◆ Set task ◆
Copy every record below exactly.

◆ Records for the task ◆
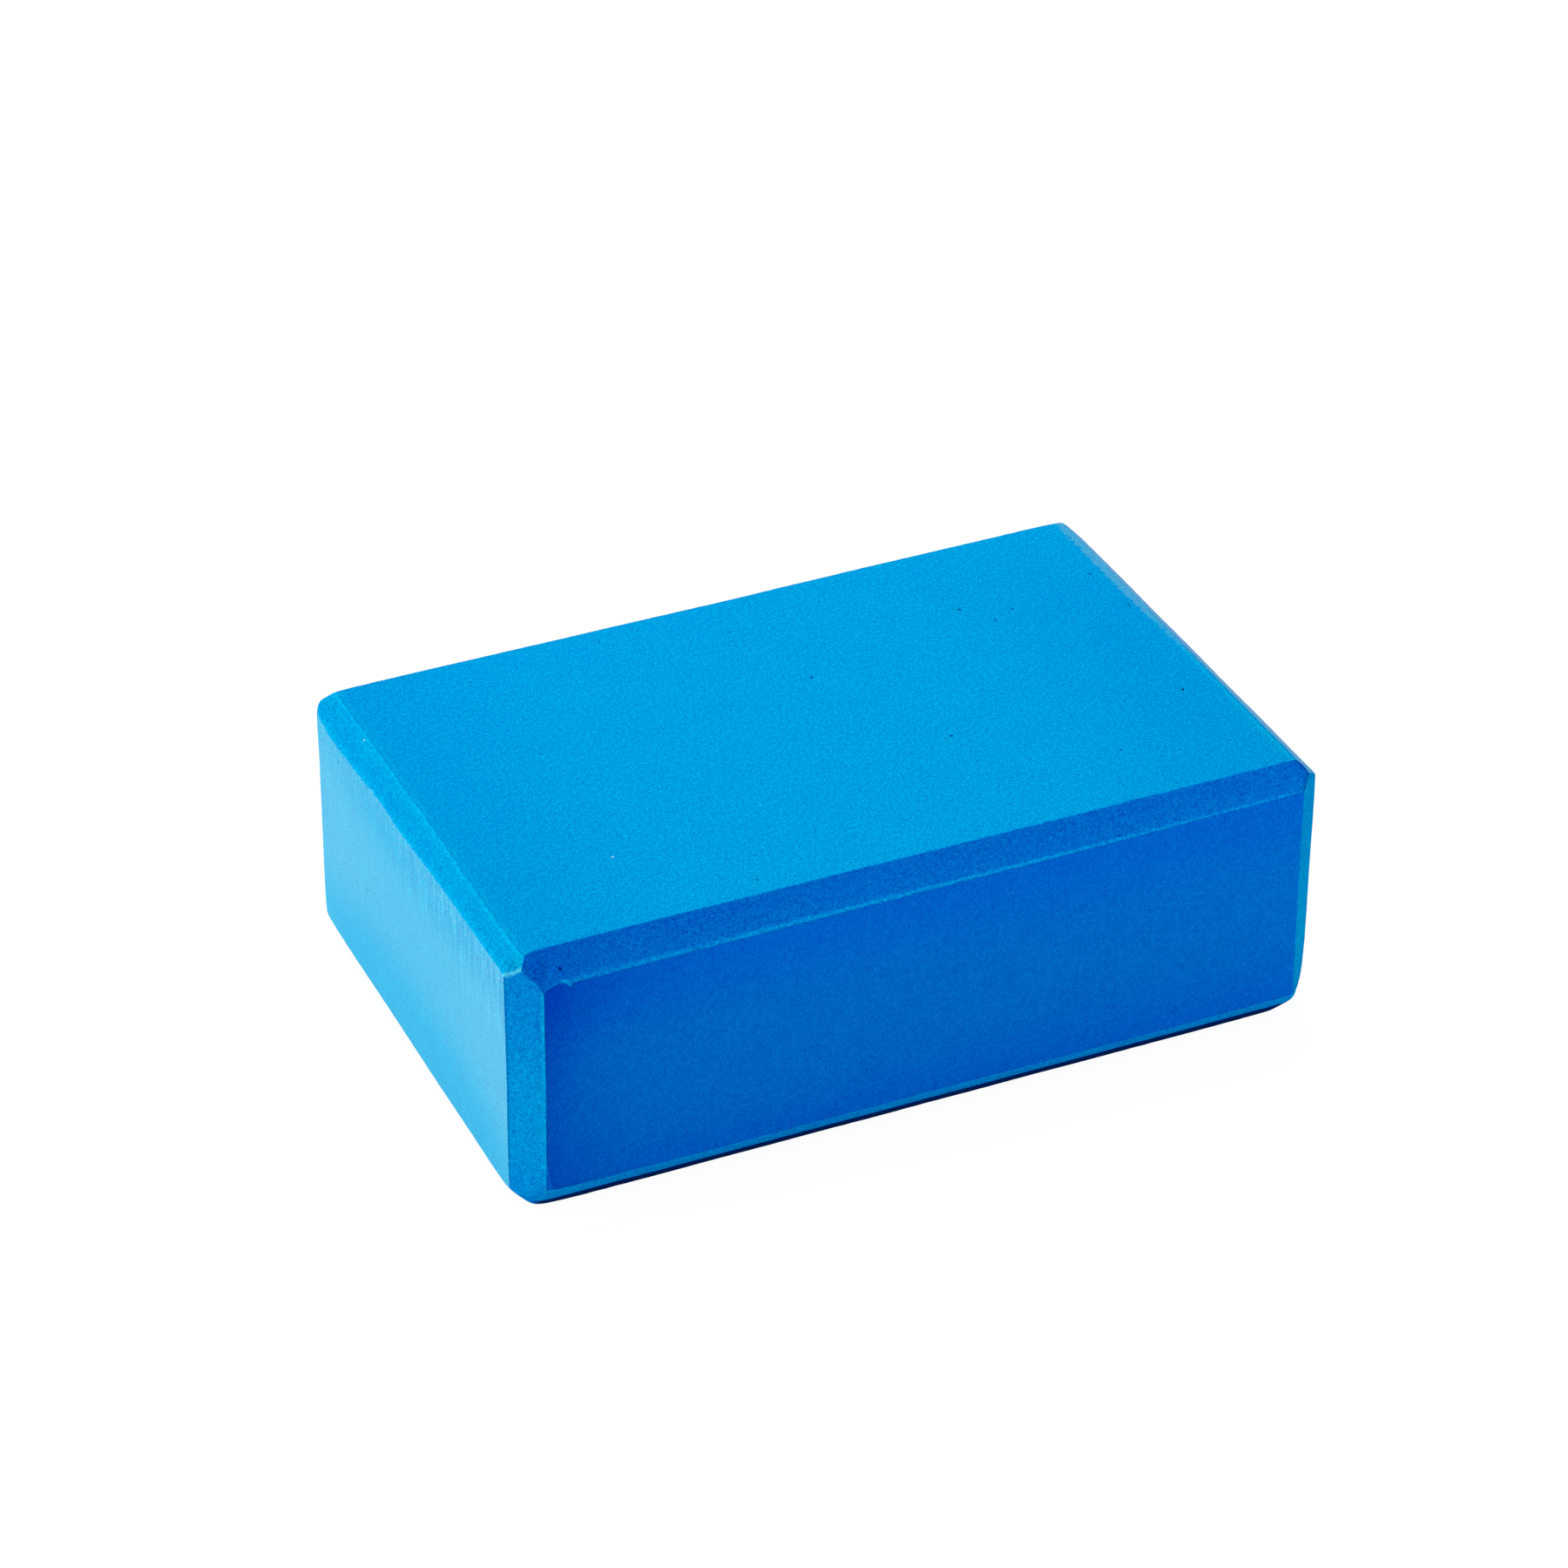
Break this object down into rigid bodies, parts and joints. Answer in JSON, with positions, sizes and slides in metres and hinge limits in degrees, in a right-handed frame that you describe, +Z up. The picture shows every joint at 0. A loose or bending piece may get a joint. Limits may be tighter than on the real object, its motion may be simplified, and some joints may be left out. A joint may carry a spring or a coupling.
{
  "type": "foam exercise block",
  "caption": "Rectangular one-piece block of closed-cell foam with flat 45 degree chamfers on every edge; it lies on its largest face.",
  "frame": {"origin": "middle of the base, the largest face that the block lies on", "axes": "+X along the length, +Y from front to back, +Z up through the thickness"},
  "size_m": [0.23, 0.15, 0.078],
  "materials": {
    "foam": "matte, fine closed-cell grain"
  },
  "bodies": {
    "root": {"foam_block": "foam"}
  },
  "joints": []
}
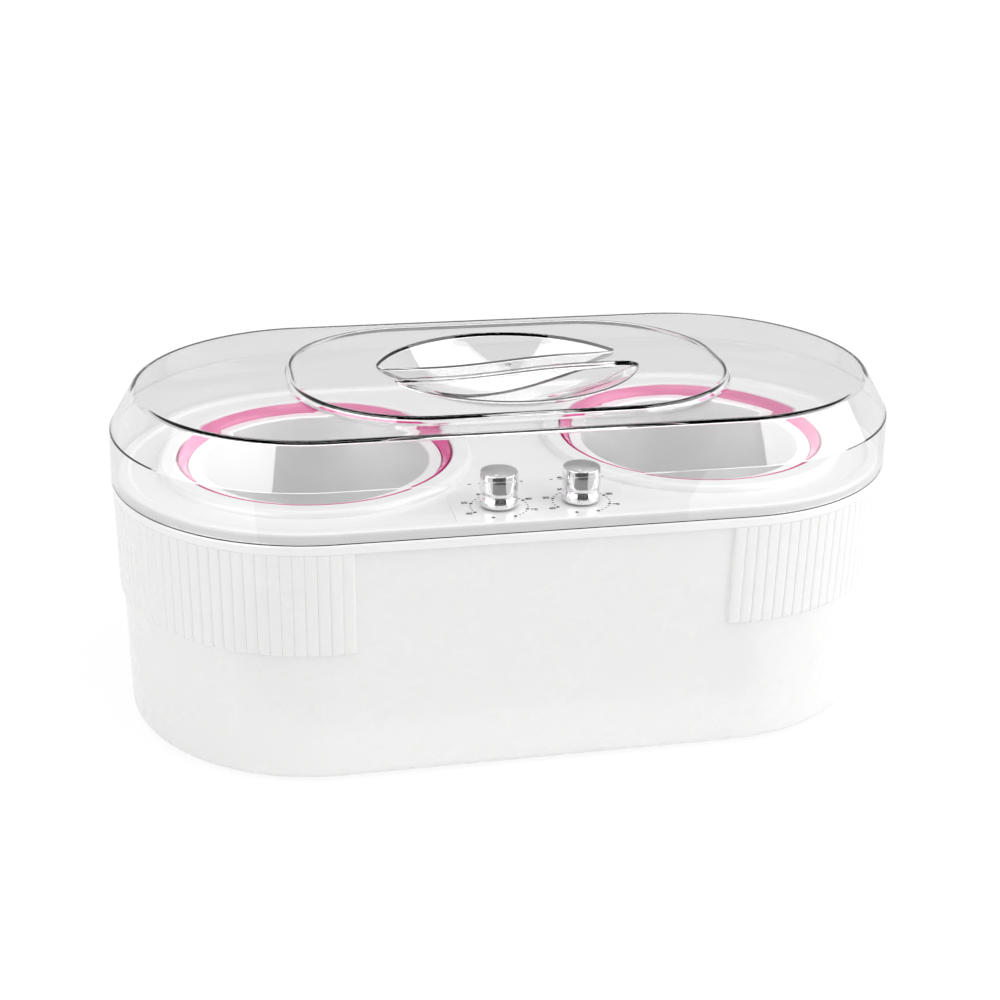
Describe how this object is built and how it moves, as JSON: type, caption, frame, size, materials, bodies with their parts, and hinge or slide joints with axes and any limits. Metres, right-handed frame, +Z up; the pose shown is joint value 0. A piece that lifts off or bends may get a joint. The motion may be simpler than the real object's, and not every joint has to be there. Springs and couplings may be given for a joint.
{
  "type": "double wax warmer",
  "caption": "Counter-top wax warmer: an obround ribbed casing with round heated wells side by side, lift-out pots, turning thermostat knobs and a clear lift-off lid.",
  "frame": {"origin": "on the ground under the middle of the casing, at the bottom of the rubber feet", "axes": "+X to the right along the long side, +Y to the back, +Z up; the knobs are at the front, towards -Y"},
  "size_m": [0.3726, 0.189, 0.1631],
  "materials": {
    "casing": "moulded, glossy off-white",
    "deck": "moulded, glossy off-white",
    "screws": "zinc plated",
    "inlet": "black moulding",
    "pins": "bright",
    "block": "natural",
    "inlet_lead": "insulation",
    "foot_rubber": "soft matte",
    "clear_lid": "clear, polished",
    "well_ring": "glossy pink",
    "heating_well": "spun",
    "heater": "mica band in a steel sleeve",
    "clamp": "pressed",
    "wax_pot": "satin, spun",
    "cutout": "phenolic",
    "thermostat": "phenolic",
    "shaft": "ground",
    "nut": "plated",
    "knob": "chromed side, satin top",
    "pointer": "inlaid dot",
    "lamp_lens": "tinted lens",
    "live_lead": "insulation",
    "neutral_lead": "insulation"
  },
  "bodies": {
    "warmer": {"outer_casing": "casing", "top_deck": "deck", "left_well_ring": "well_ring", "right_well_ring": "well_ring", "left_heating_well": "heating_well", "right_heating_well": "heating_well", "left_heater_band": "heater", "right_heater_band": "heater", "heater_band_screws": "screws", "left_well_clamp": "clamp", "right_well_clamp": "clamp", "clamp_screws": "screws", "left_thermal_cutout": "cutout", "right_thermal_cutout": "cutout", "left_thermostat": "thermostat", "right_thermostat": "thermostat", "left_thermostat_nut": "nut", "right_thermostat_nut": "nut", "left_pilot_lamp": "lamp_lens", "right_pilot_lamp": "lamp_lens", "power_inlet": "inlet", "inlet_pins": "pins", "terminal_block": "block", "terminal_screws": "screws", "inlet_leads": "inlet_lead", "left_leads": "live_lead", "right_leads": "neutral_lead", "casing_screws": "screws", "rubber_feet": "foot_rubber"},
    "left_pot": {"left_wax_pot": "wax_pot"},
    "right_pot": {"right_wax_pot": "wax_pot"},
    "left_knob": {"left_knob": "knob", "left_pointer_dot": "pointer", "left_thermostat_shaft": "shaft"},
    "right_knob": {"right_knob": "knob", "right_pointer_dot": "pointer", "right_thermostat_shaft": "shaft"},
    "lid": {"clear_lid": "clear_lid"}
  },
  "joints": [
    {"name": "lid_lift", "type": "slide", "parent": "warmer", "child": "lid", "axis": [0, 0, 1], "range_m": [0, 0.12]},
    {"name": "left_pot_lift", "type": "slide", "parent": "warmer", "child": "left_pot", "axis": [0, 0, 1], "range_m": [0, 0.025]},
    {"name": "right_pot_lift", "type": "slide", "parent": "warmer", "child": "right_pot", "axis": [0, 0, 1], "range_m": [0, 0.025]},
    {"name": "left_knob_turn", "type": "hinge", "parent": "warmer", "child": "left_knob", "pos_m": [-0.0185, -0.072, 0.13], "axis": [0, 0, -1], "range_deg": [0, 315]},
    {"name": "right_knob_turn", "type": "hinge", "parent": "warmer", "child": "right_knob", "pos_m": [0.0185, -0.072, 0.13], "axis": [0, 0, -1], "range_deg": [0, 315]}
  ]
}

◆ Reply ◆
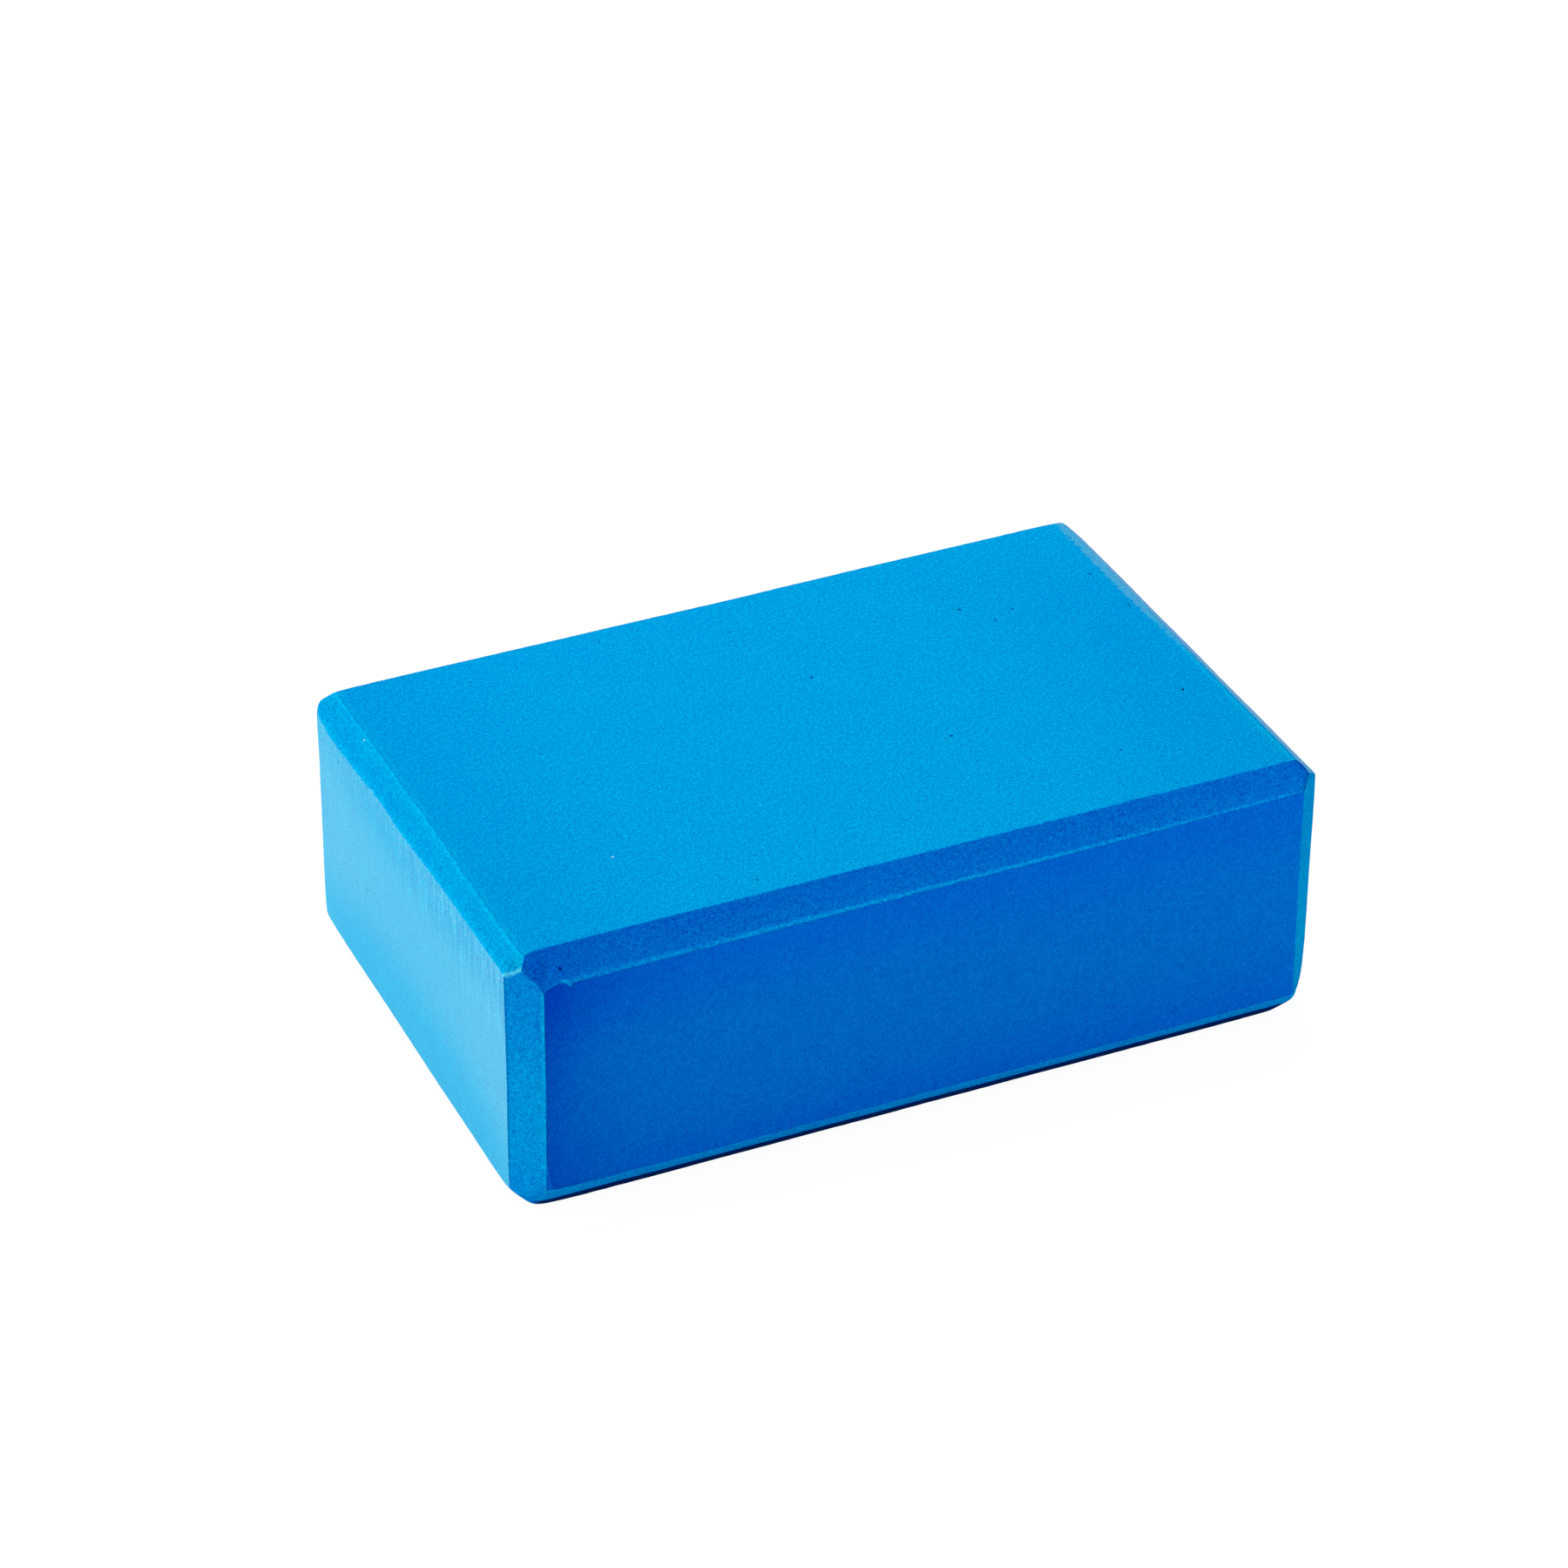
Break this object down into rigid bodies, parts and joints. Answer in JSON, with positions, sizes and slides in metres and hinge limits in degrees, in a right-handed frame that you describe, +Z up. The picture shows every joint at 0. A loose or bending piece may get a joint. Limits may be tighter than on the real object, its motion may be simplified, and some joints may be left out. A joint may carry a spring or a coupling.
{
  "type": "foam exercise block",
  "caption": "Rectangular one-piece block of closed-cell foam with flat 45 degree chamfers on every edge; it lies on its largest face.",
  "frame": {"origin": "middle of the base, the largest face that the block lies on", "axes": "+X along the length, +Y from front to back, +Z up through the thickness"},
  "size_m": [0.23, 0.15, 0.078],
  "materials": {
    "foam": "matte, fine closed-cell grain"
  },
  "bodies": {
    "root": {"foam_block": "foam"}
  },
  "joints": []
}
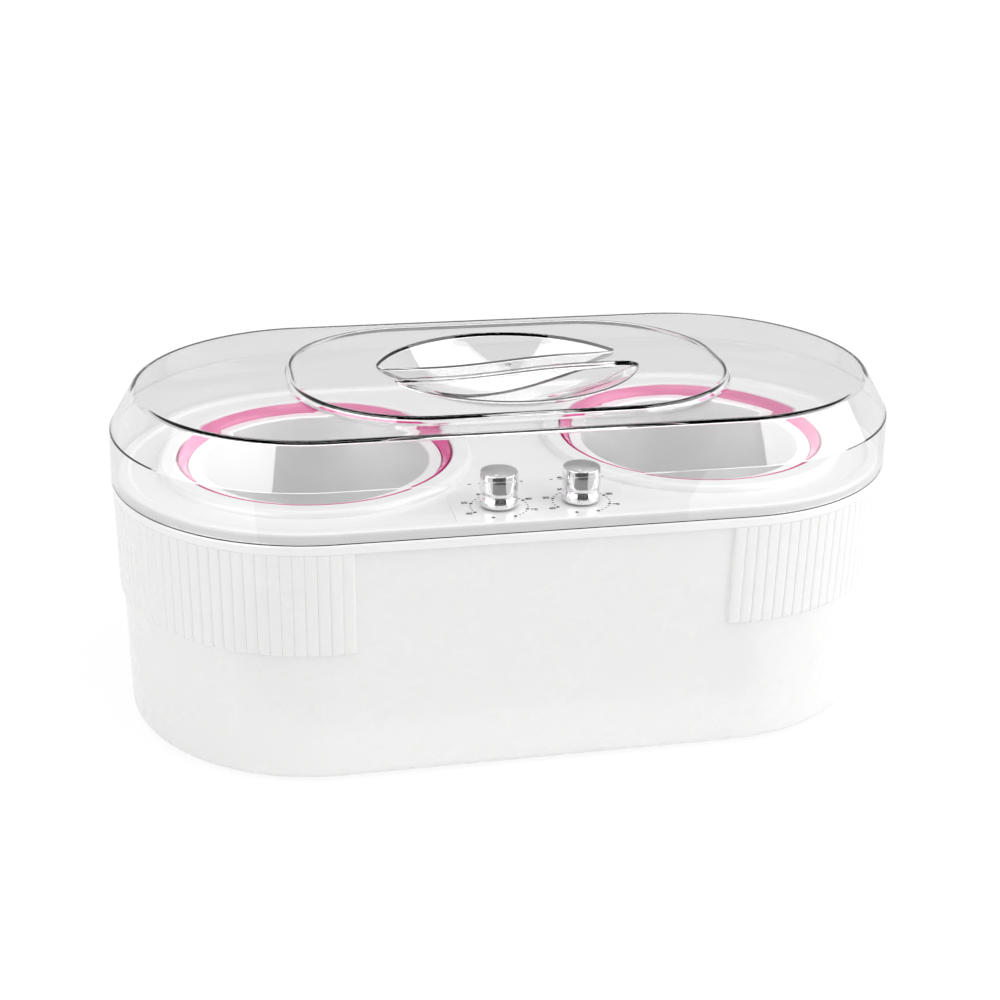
Describe how this object is built and how it moves, as JSON: type, caption, frame, size, materials, bodies with their parts, and hinge or slide joints with axes and any limits. Metres, right-handed frame, +Z up; the pose shown is joint value 0. A piece that lifts off or bends may get a joint. The motion may be simpler than the real object's, and not every joint has to be there. Springs and couplings may be given for a joint.
{
  "type": "double wax warmer",
  "caption": "Counter-top wax warmer: an obround ribbed casing with round heated wells side by side, lift-out pots, turning thermostat knobs and a clear lift-off lid.",
  "frame": {"origin": "on the ground under the middle of the casing, at the bottom of the rubber feet", "axes": "+X to the right along the long side, +Y to the back, +Z up; the knobs are at the front, towards -Y"},
  "size_m": [0.3726, 0.189, 0.1631],
  "materials": {
    "casing": "moulded, glossy off-white",
    "deck": "moulded, glossy off-white",
    "screws": "zinc plated",
    "inlet": "black moulding",
    "pins": "bright",
    "block": "natural",
    "inlet_lead": "insulation",
    "foot_rubber": "soft matte",
    "clear_lid": "clear, polished",
    "well_ring": "glossy pink",
    "heating_well": "spun",
    "heater": "mica band in a steel sleeve",
    "clamp": "pressed",
    "wax_pot": "satin, spun",
    "cutout": "phenolic",
    "thermostat": "phenolic",
    "shaft": "ground",
    "nut": "plated",
    "knob": "chromed side, satin top",
    "pointer": "inlaid dot",
    "lamp_lens": "tinted lens",
    "live_lead": "insulation",
    "neutral_lead": "insulation"
  },
  "bodies": {
    "warmer": {"outer_casing": "casing", "top_deck": "deck", "left_well_ring": "well_ring", "right_well_ring": "well_ring", "left_heating_well": "heating_well", "right_heating_well": "heating_well", "left_heater_band": "heater", "right_heater_band": "heater", "heater_band_screws": "screws", "left_well_clamp": "clamp", "right_well_clamp": "clamp", "clamp_screws": "screws", "left_thermal_cutout": "cutout", "right_thermal_cutout": "cutout", "left_thermostat": "thermostat", "right_thermostat": "thermostat", "left_thermostat_nut": "nut", "right_thermostat_nut": "nut", "left_pilot_lamp": "lamp_lens", "right_pilot_lamp": "lamp_lens", "power_inlet": "inlet", "inlet_pins": "pins", "terminal_block": "block", "terminal_screws": "screws", "inlet_leads": "inlet_lead", "left_leads": "live_lead", "right_leads": "neutral_lead", "casing_screws": "screws", "rubber_feet": "foot_rubber"},
    "left_pot": {"left_wax_pot": "wax_pot"},
    "right_pot": {"right_wax_pot": "wax_pot"},
    "left_knob": {"left_knob": "knob", "left_pointer_dot": "pointer", "left_thermostat_shaft": "shaft"},
    "right_knob": {"right_knob": "knob", "right_pointer_dot": "pointer", "right_thermostat_shaft": "shaft"},
    "lid": {"clear_lid": "clear_lid"}
  },
  "joints": [
    {"name": "lid_lift", "type": "slide", "parent": "warmer", "child": "lid", "axis": [0, 0, 1], "range_m": [0, 0.12]},
    {"name": "left_pot_lift", "type": "slide", "parent": "warmer", "child": "left_pot", "axis": [0, 0, 1], "range_m": [0, 0.025]},
    {"name": "right_pot_lift", "type": "slide", "parent": "warmer", "child": "right_pot", "axis": [0, 0, 1], "range_m": [0, 0.025]},
    {"name": "left_knob_turn", "type": "hinge", "parent": "warmer", "child": "left_knob", "pos_m": [-0.0185, -0.072, 0.13], "axis": [0, 0, -1], "range_deg": [0, 315]},
    {"name": "right_knob_turn", "type": "hinge", "parent": "warmer", "child": "right_knob", "pos_m": [0.0185, -0.072, 0.13], "axis": [0, 0, -1], "range_deg": [0, 315]}
  ]
}